### REQUEST:
The listing must be reproduced in full, exactly as it stands.

### DATA EXTRACT:
◇ ◇ ◇

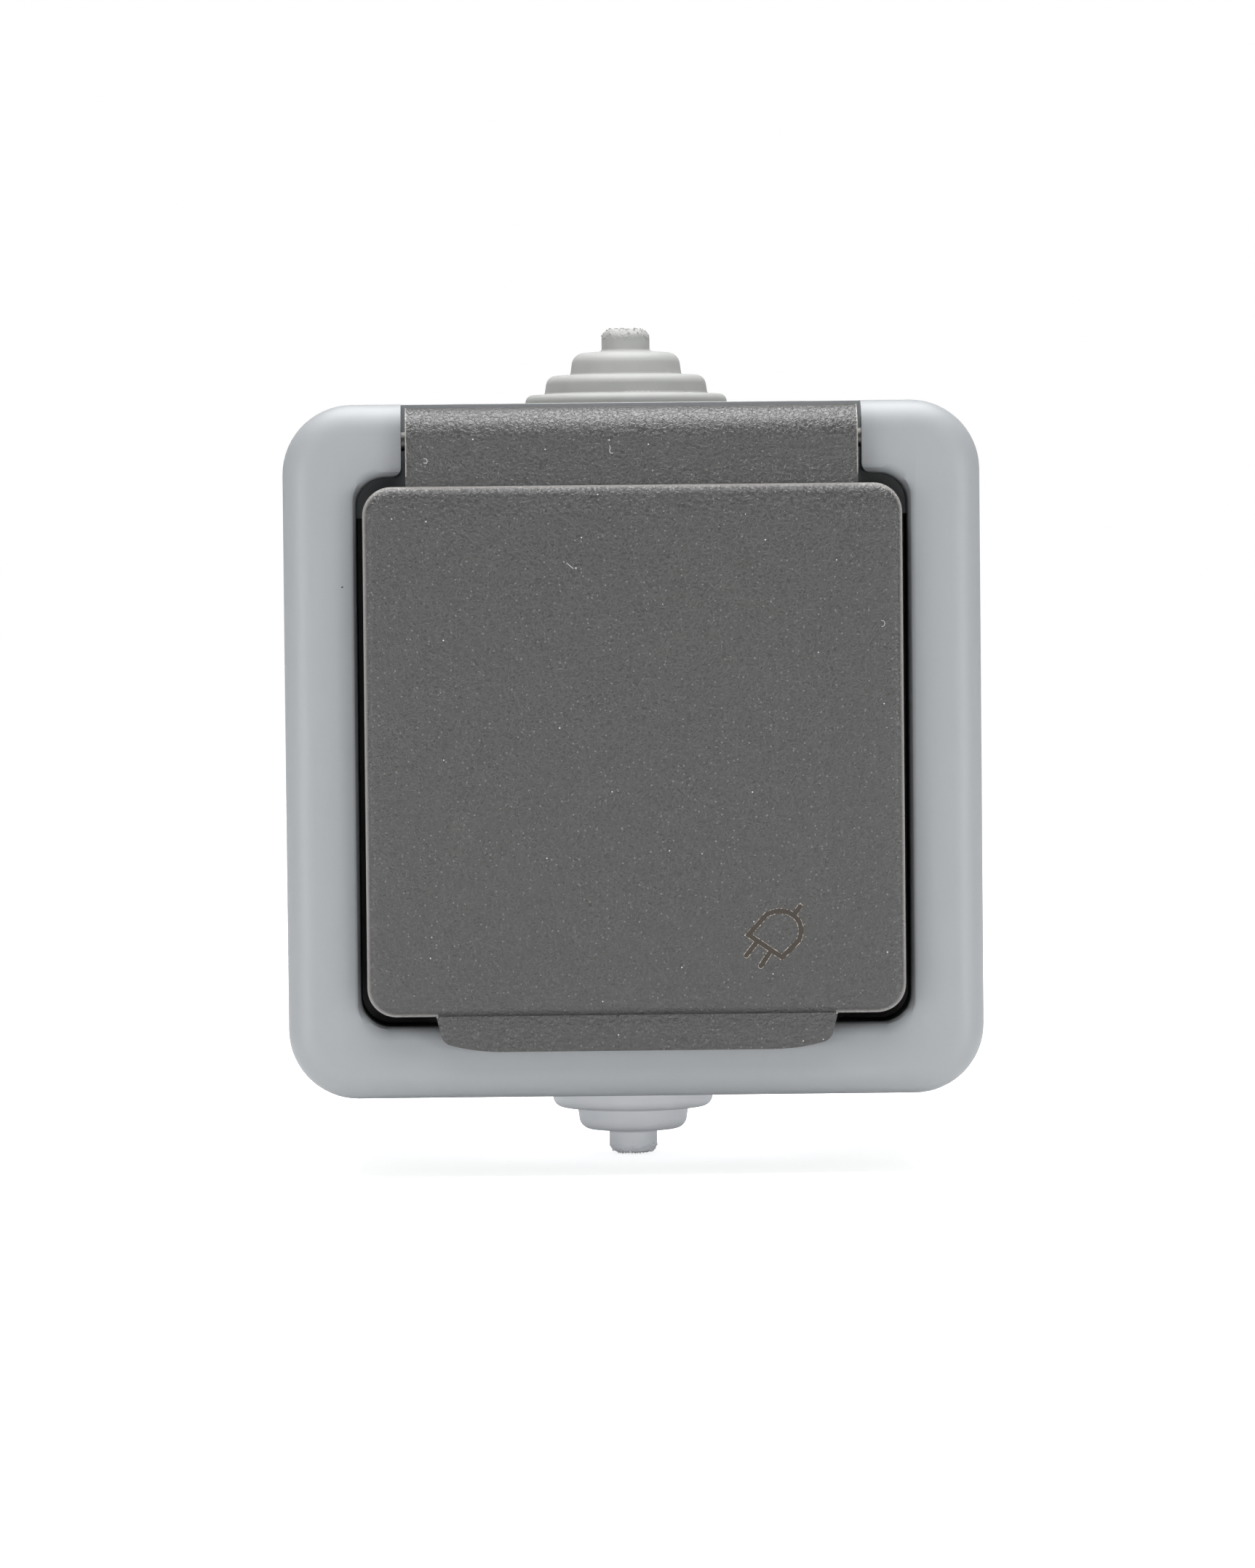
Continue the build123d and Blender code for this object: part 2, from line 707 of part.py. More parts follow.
os.makedirs("parts", exist_ok=True)
left_spring, right_spring = lid_springs()
top_grommet = cable_grommet()
half_spacing = pin_spacing / 2
nodes = {
    "back_box": back_box(),
    "cable_grommet_top": top_grommet,
    "cable_grommet_bottom": Rot(0, 180, 0) * top_grommet,
    "frame_gasket": frame_gasket(),
    "cover_frame": cover_frame(),
    "lid": lid(),
    "lid_gasket": lid_gasket(),
    "hinge_pin": hinge_pin(),
    "lid_spring_left": left_spring,
    "lid_spring_right": right_spring,
    "socket_face": socket_face(),
    "face_screw": screw(0, 0, well_bottom, face_screw_length),
    "contact_base": contact_base(),
    "live_contact": pin_contact(-half_spacing),
    "neutral_contact": pin_contact(half_spacing),
    "earth_strap": earth_strap(),
    "live_clamp_plate": clamp_plate(-half_spacing, -terminal_drop, contact_back + contact_thickness),
    "neutral_clamp_plate": clamp_plate(half_spacing, -terminal_drop, contact_back + contact_thickness),
    "earth_clamp_plate": clamp_plate(earth_terminal_x, earth_terminal_z, strap_back + strap_thickness),
    "live_terminal_screw": screw(-half_spacing, -terminal_drop, clamp_front, terminal_screw_length),
    "neutral_terminal_screw": screw(half_spacing, -terminal_drop, clamp_front, terminal_screw_length),
    "earth_terminal_screw": screw(
        earth_terminal_x, earth_terminal_z, earth_clamp_front, terminal_screw_length
    ),
    "base_screw_left": screw(-base_screw_offset, 0, base_screw_seat, base_screw_length),
    "base_screw_right": screw(base_screw_offset, 0, base_screw_seat, base_screw_length),
}
corner_names = {(-1, -1): "bottom_left", (-1, 1): "top_left", (1, -1): "bottom_right", (1, 1): "top_right"}
for side, end in corners:
    name = "frame_screw_" + corner_names[(side, end)]
    nodes[name] = screw(side * frame_screw_x, end * frame_screw_z, floor_front, frame_screw_length)
for name, shape in nodes.items():
    export_step(shape, "parts/" + name + ".step")
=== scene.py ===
import math

import bmesh
import bpy
from mathutils import Matrix, Vector


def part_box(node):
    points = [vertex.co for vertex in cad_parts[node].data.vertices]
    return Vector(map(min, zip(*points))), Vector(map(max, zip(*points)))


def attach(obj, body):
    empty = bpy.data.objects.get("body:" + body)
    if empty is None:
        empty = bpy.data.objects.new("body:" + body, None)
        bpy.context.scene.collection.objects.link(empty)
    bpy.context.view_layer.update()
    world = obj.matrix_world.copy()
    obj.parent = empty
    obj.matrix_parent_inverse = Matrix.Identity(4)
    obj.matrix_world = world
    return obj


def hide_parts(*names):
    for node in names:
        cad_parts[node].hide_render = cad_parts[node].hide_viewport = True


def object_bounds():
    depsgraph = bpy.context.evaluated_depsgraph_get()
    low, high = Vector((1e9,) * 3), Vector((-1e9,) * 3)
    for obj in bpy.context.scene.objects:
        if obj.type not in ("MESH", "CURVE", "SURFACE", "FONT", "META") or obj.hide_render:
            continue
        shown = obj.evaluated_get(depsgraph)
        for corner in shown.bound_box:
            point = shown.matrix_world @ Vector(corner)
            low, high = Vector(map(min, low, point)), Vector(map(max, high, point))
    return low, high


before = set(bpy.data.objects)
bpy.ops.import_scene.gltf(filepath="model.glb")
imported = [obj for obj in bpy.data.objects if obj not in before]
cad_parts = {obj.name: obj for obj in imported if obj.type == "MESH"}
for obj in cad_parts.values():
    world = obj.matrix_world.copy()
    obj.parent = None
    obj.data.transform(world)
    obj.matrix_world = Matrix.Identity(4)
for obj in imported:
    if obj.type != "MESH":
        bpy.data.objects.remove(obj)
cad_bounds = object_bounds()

MM = 0.001

# Back box
# A deep tray of light grey ABS, injection moulded in one shot and screwed to the wall through two slots.
# The mould was blasted with fine grit, so the skin is matt and even, and its edges are slightly round.
box_edge = 0.25 * MM
rounding_steps = 3
joined_within = 0.0005 * MM
flat_within = math.radians(0.4)
rounded_above = math.radians(32)
sharp_above = math.radians(38)


def linear(hex_colour):
    """An sRGB hex colour as the linear colour that a shader takes."""
    channels = [int(hex_colour[place:place + 2], 16) / 255 for place in (1, 3, 5)]
    return [c / 12.92 if c <= 0.04045 else ((c + 0.055) / 1.055) ** 2.4 for c in channels] + [1.0]


def add(tree, kind, inputs=None, **settings):
    """Adds a node with its settings; an input is a value, a hex colour, a socket or a node's first output."""
    made = tree.nodes.new(kind)
    for name, value in settings.items():
        setattr(made, name, value)
    for name, value in (inputs or {}).items():
        if isinstance(value, bpy.types.Node):
            value = next(output for output in value.outputs if output.enabled)
        if isinstance(value, bpy.types.NodeSocket):
            tree.links.new(value, made.inputs[name])
        elif isinstance(value, str):
            made.inputs[name].default_value = linear(value)
        else:
            made.inputs[name].default_value = value
    return made


def new_tree(name):
    """A material with an empty node tree, and that tree."""
    made = bpy.data.materials.new(name)
    made.use_nodes = True
    made.node_tree.nodes.clear()
    return made, made.node_tree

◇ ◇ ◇

### WRITTEN ANSWER:
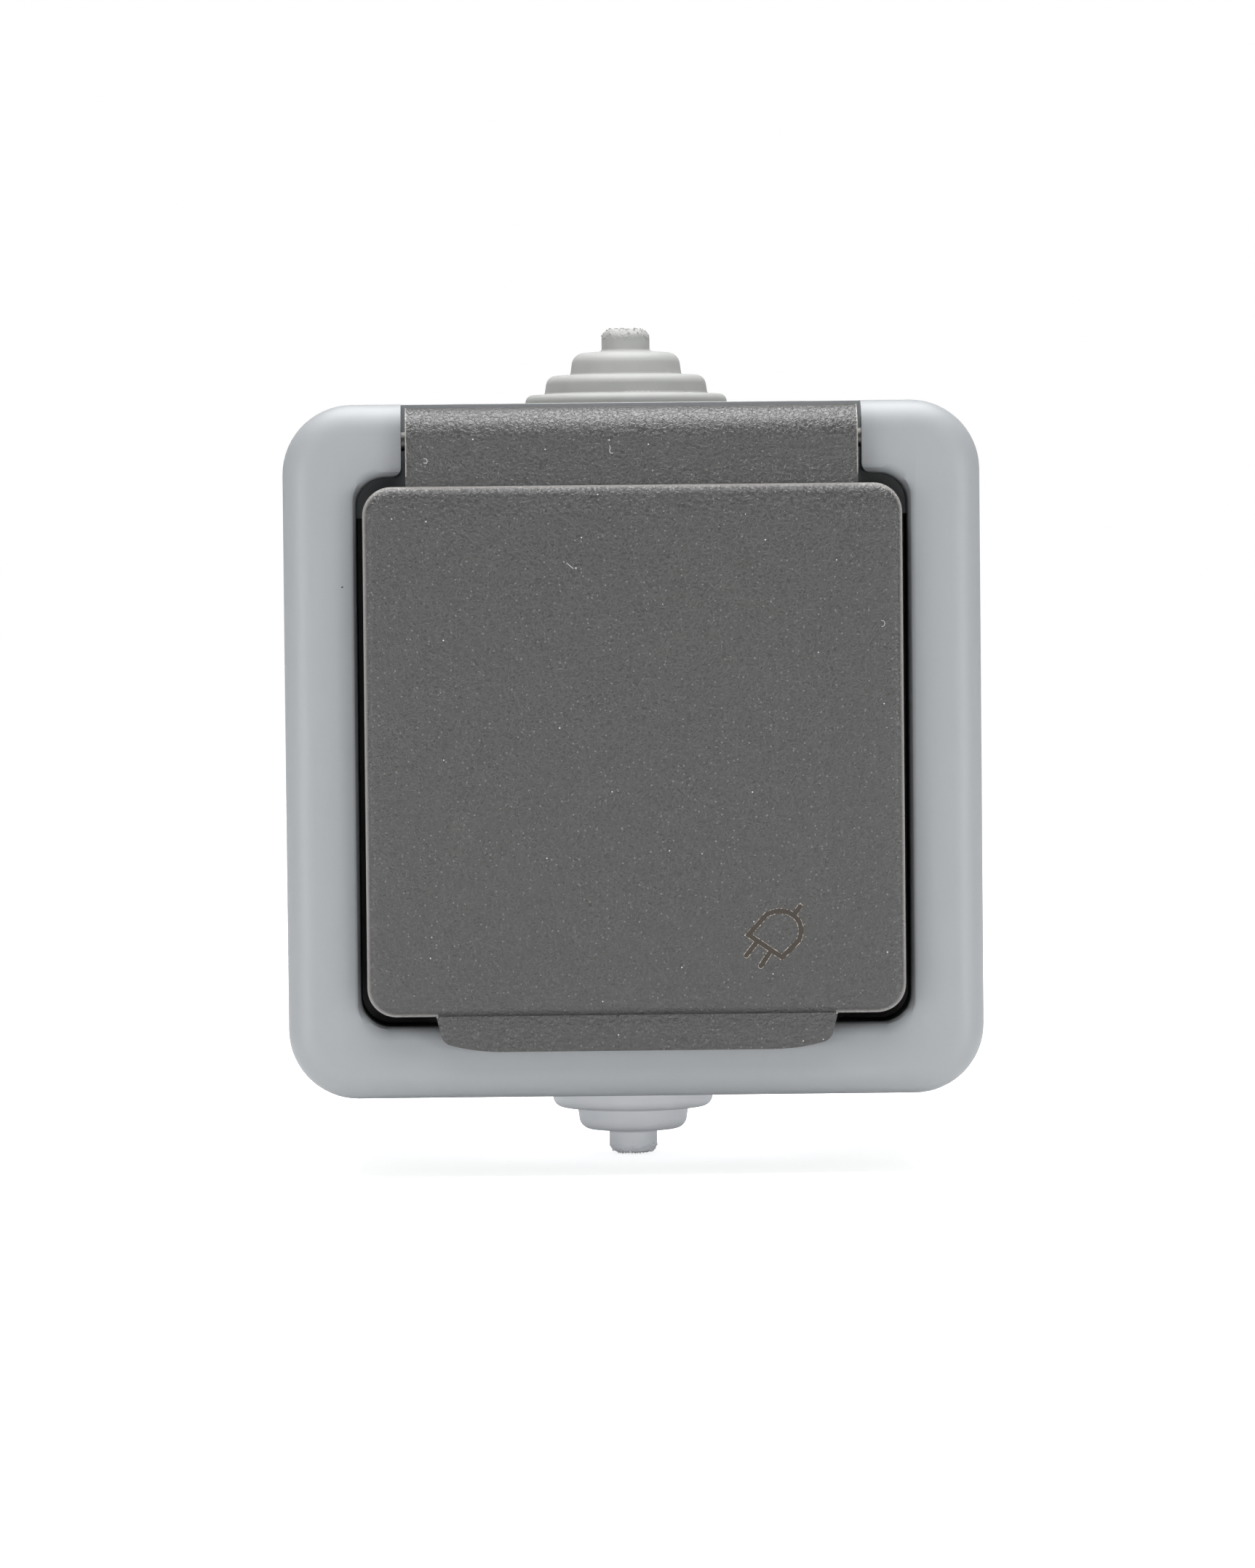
Continue the build123d and Blender code for this object: part 2, from line 707 of part.py. More parts follow.
os.makedirs("parts", exist_ok=True)
left_spring, right_spring = lid_springs()
top_grommet = cable_grommet()
half_spacing = pin_spacing / 2
nodes = {
    "back_box": back_box(),
    "cable_grommet_top": top_grommet,
    "cable_grommet_bottom": Rot(0, 180, 0) * top_grommet,
    "frame_gasket": frame_gasket(),
    "cover_frame": cover_frame(),
    "lid": lid(),
    "lid_gasket": lid_gasket(),
    "hinge_pin": hinge_pin(),
    "lid_spring_left": left_spring,
    "lid_spring_right": right_spring,
    "socket_face": socket_face(),
    "face_screw": screw(0, 0, well_bottom, face_screw_length),
    "contact_base": contact_base(),
    "live_contact": pin_contact(-half_spacing),
    "neutral_contact": pin_contact(half_spacing),
    "earth_strap": earth_strap(),
    "live_clamp_plate": clamp_plate(-half_spacing, -terminal_drop, contact_back + contact_thickness),
    "neutral_clamp_plate": clamp_plate(half_spacing, -terminal_drop, contact_back + contact_thickness),
    "earth_clamp_plate": clamp_plate(earth_terminal_x, earth_terminal_z, strap_back + strap_thickness),
    "live_terminal_screw": screw(-half_spacing, -terminal_drop, clamp_front, terminal_screw_length),
    "neutral_terminal_screw": screw(half_spacing, -terminal_drop, clamp_front, terminal_screw_length),
    "earth_terminal_screw": screw(
        earth_terminal_x, earth_terminal_z, earth_clamp_front, terminal_screw_length
    ),
    "base_screw_left": screw(-base_screw_offset, 0, base_screw_seat, base_screw_length),
    "base_screw_right": screw(base_screw_offset, 0, base_screw_seat, base_screw_length),
}
corner_names = {(-1, -1): "bottom_left", (-1, 1): "top_left", (1, -1): "bottom_right", (1, 1): "top_right"}
for side, end in corners:
    name = "frame_screw_" + corner_names[(side, end)]
    nodes[name] = screw(side * frame_screw_x, end * frame_screw_z, floor_front, frame_screw_length)
for name, shape in nodes.items():
    export_step(shape, "parts/" + name + ".step")
=== scene.py ===
import math

import bmesh
import bpy
from mathutils import Matrix, Vector


def part_box(node):
    points = [vertex.co for vertex in cad_parts[node].data.vertices]
    return Vector(map(min, zip(*points))), Vector(map(max, zip(*points)))


def attach(obj, body):
    empty = bpy.data.objects.get("body:" + body)
    if empty is None:
        empty = bpy.data.objects.new("body:" + body, None)
        bpy.context.scene.collection.objects.link(empty)
    bpy.context.view_layer.update()
    world = obj.matrix_world.copy()
    obj.parent = empty
    obj.matrix_parent_inverse = Matrix.Identity(4)
    obj.matrix_world = world
    return obj


def hide_parts(*names):
    for node in names:
        cad_parts[node].hide_render = cad_parts[node].hide_viewport = True


def object_bounds():
    depsgraph = bpy.context.evaluated_depsgraph_get()
    low, high = Vector((1e9,) * 3), Vector((-1e9,) * 3)
    for obj in bpy.context.scene.objects:
        if obj.type not in ("MESH", "CURVE", "SURFACE", "FONT", "META") or obj.hide_render:
            continue
        shown = obj.evaluated_get(depsgraph)
        for corner in shown.bound_box:
            point = shown.matrix_world @ Vector(corner)
            low, high = Vector(map(min, low, point)), Vector(map(max, high, point))
    return low, high


before = set(bpy.data.objects)
bpy.ops.import_scene.gltf(filepath="model.glb")
imported = [obj for obj in bpy.data.objects if obj not in before]
cad_parts = {obj.name: obj for obj in imported if obj.type == "MESH"}
for obj in cad_parts.values():
    world = obj.matrix_world.copy()
    obj.parent = None
    obj.data.transform(world)
    obj.matrix_world = Matrix.Identity(4)
for obj in imported:
    if obj.type != "MESH":
        bpy.data.objects.remove(obj)
cad_bounds = object_bounds()

MM = 0.001

# Back box
# A deep tray of light grey ABS, injection moulded in one shot and screwed to the wall through two slots.
# The mould was blasted with fine grit, so the skin is matt and even, and its edges are slightly round.
box_edge = 0.25 * MM
rounding_steps = 3
joined_within = 0.0005 * MM
flat_within = math.radians(0.4)
rounded_above = math.radians(32)
sharp_above = math.radians(38)


def linear(hex_colour):
    """An sRGB hex colour as the linear colour that a shader takes."""
    channels = [int(hex_colour[place:place + 2], 16) / 255 for place in (1, 3, 5)]
    return [c / 12.92 if c <= 0.04045 else ((c + 0.055) / 1.055) ** 2.4 for c in channels] + [1.0]


def add(tree, kind, inputs=None, **settings):
    """Adds a node with its settings; an input is a value, a hex colour, a socket or a node's first output."""
    made = tree.nodes.new(kind)
    for name, value in settings.items():
        setattr(made, name, value)
    for name, value in (inputs or {}).items():
        if isinstance(value, bpy.types.Node):
            value = next(output for output in value.outputs if output.enabled)
        if isinstance(value, bpy.types.NodeSocket):
            tree.links.new(value, made.inputs[name])
        elif isinstance(value, str):
            made.inputs[name].default_value = linear(value)
        else:
            made.inputs[name].default_value = value
    return made


def new_tree(name):
    """A material with an empty node tree, and that tree."""
    made = bpy.data.materials.new(name)
    made.use_nodes = True
    made.node_tree.nodes.clear()
    return made, made.node_tree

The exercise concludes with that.